In this case, a handful of couples bought houses on Debordieu’s extreme southern end after 2013, then sought state help in protecting their property. The area -- south of Myrtle Beach near Georgetown -- has been a flashpoint for coastal policy debates dating to the early 2000s.
Property owners who want to keep the sandbag walls are Price and Carolyn Sloan; Mark and Anne Tiberio; the Schulte Living Trust, whose trustees are Michael and Laura Schulte; and Northwest properties, whose owner is Rodney Cain. Property records show home addresses in North Carolina.
Joe Owens, an attorneys for the property owners, was not immediately available Tuesday to comment. Goldfinch also was not immediately available. Attorneys for the landowners say the sandbag walls won’t hurt sea turtles but will protect property from the ocean. They have argued that sandbag walls should be left as a scientific experiment.
The league’s letter says DHEC, the property owners and Coastal Carolina University professor Paul Gayes need a federal permit authorizing the take, or killing, of sea turtles, because the sandbag walls will block the reptiles’ movement. Without the permit, they are in violation of the federal Endangered Species Act, the letter said.
Lenhardt said the hope is that a permit would be sought, and the federal government would turn down the permit request because of the harm that could come to sea turtles.
At least four varieties of sea turtles are found in South Carolina, most notably the Loggerhead turtle, which is protected under the Endangered Species Act.
Loggerheads lay eggs in dunes and on sandy beaches each summer, but bright lights can scare them off and walls can block them from depositing the eggs. After encountering a wall on the beach, the turtles then sometimes return to the sea and release the eggs, preventing baby turtles from hatching, according to the 60-day notice threatening the lawsuit.
Rising seas, coupled with coastal development, are key threats to habitat needed by loggerhead turtles to nest, according to the National Oceanic and Atmospheric Administration’s fisheries service. Loggerhead sea turtles are far larger than most freshwater turtles, growing to 250 pounds.
The legal notice says an existing seawall on Debordieu’s southern end already is blocking turtles from nesting, and the sandbag walls will do the same thing. The conservation league’s appeal takes the DHEC board to task for approving the sandbag walls in the name of science.

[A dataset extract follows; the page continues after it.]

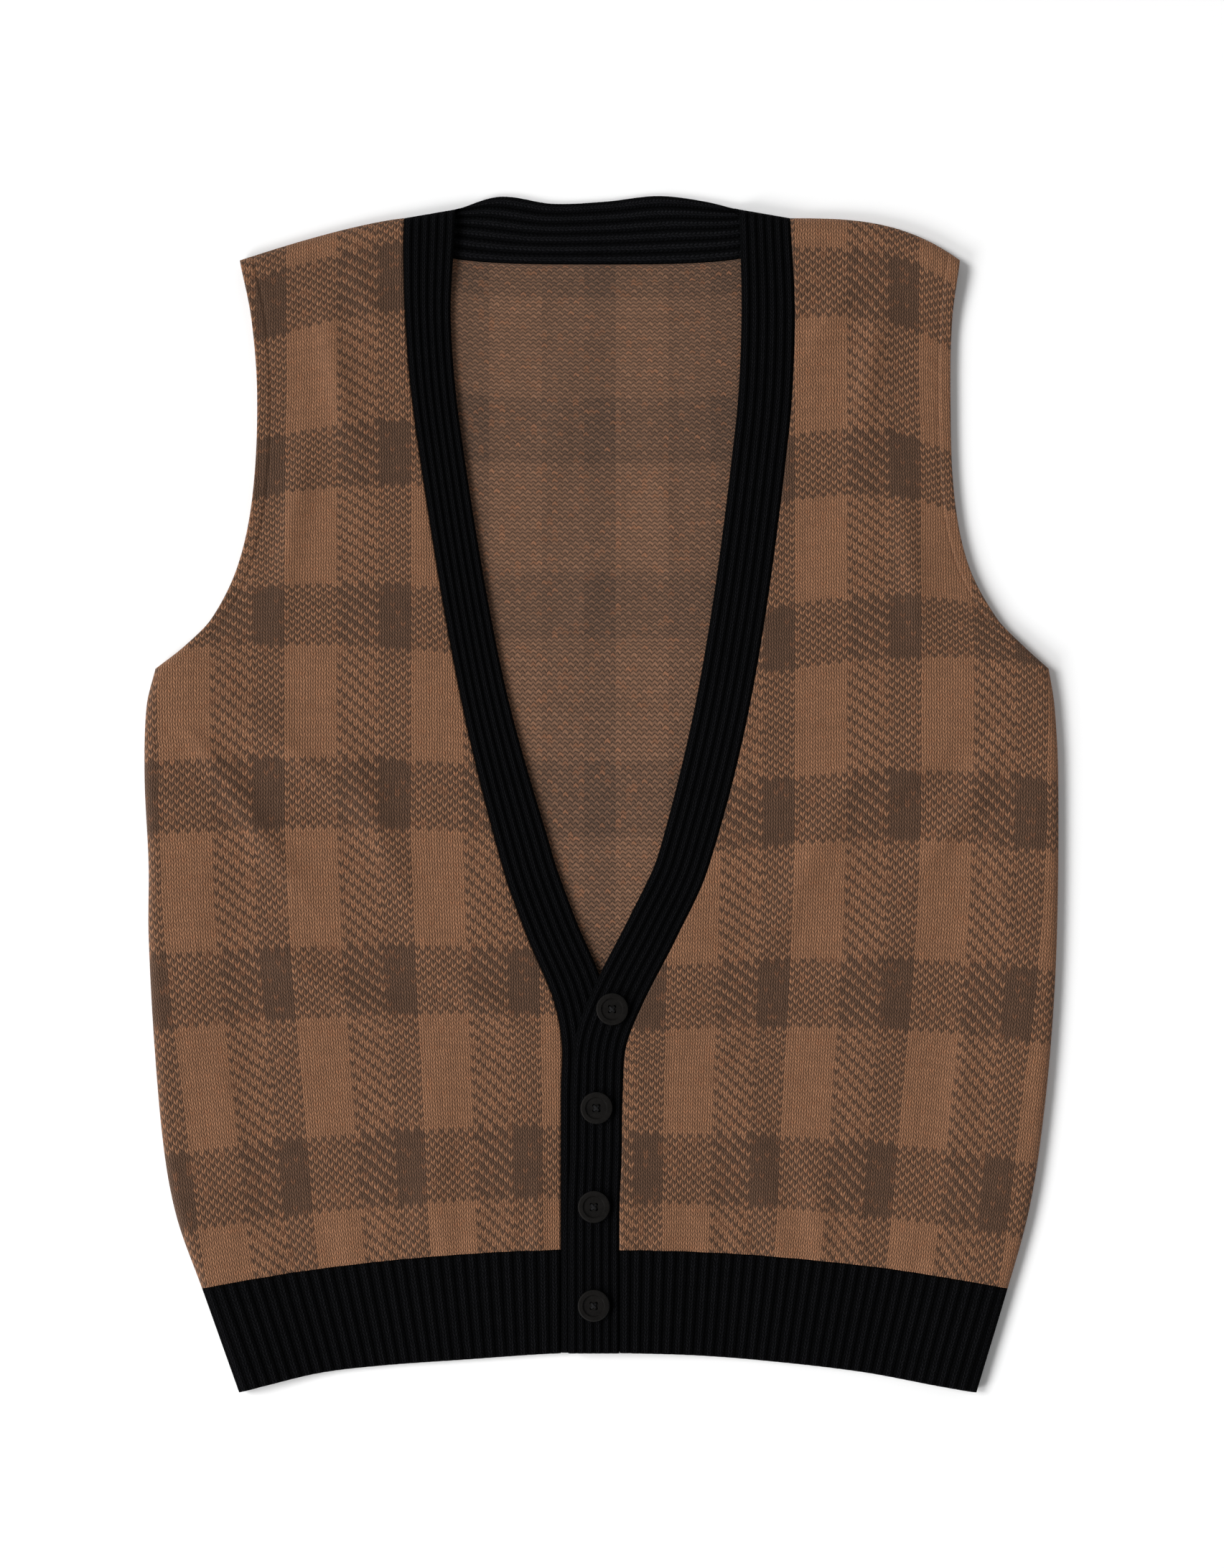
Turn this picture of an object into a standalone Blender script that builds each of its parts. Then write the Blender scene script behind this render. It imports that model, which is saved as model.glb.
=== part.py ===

Two months ago, the board agreed to let the sandbag walls stay in place under a research exemption granted to Coastal Carolina’s Gayes, who wants to see what will happen if the bags are left in place and covered with sand.
But the Coastal Conservation League’s appeal questions the exemption, saying the exception won’t advance scientific knowledge and is an attempt to keep the sandbag walls in violation of state law.
“There is absolutely nothing new or experimental about putting sandbags on the beach or covering up those sandbags,’’ the appeal said. “What is new is the attempt to evade clear regulatory prohibitions and to raise experimental arguments to avoid complying with them.’’
Gayes told The State recently that he was not hired by the property owners at Debordieu, but instead he sought the research exemption as part of a larger study he is conducting on erosion along the Grand Strand.
“It’s a piece of the bigger question,’’ Gayes said.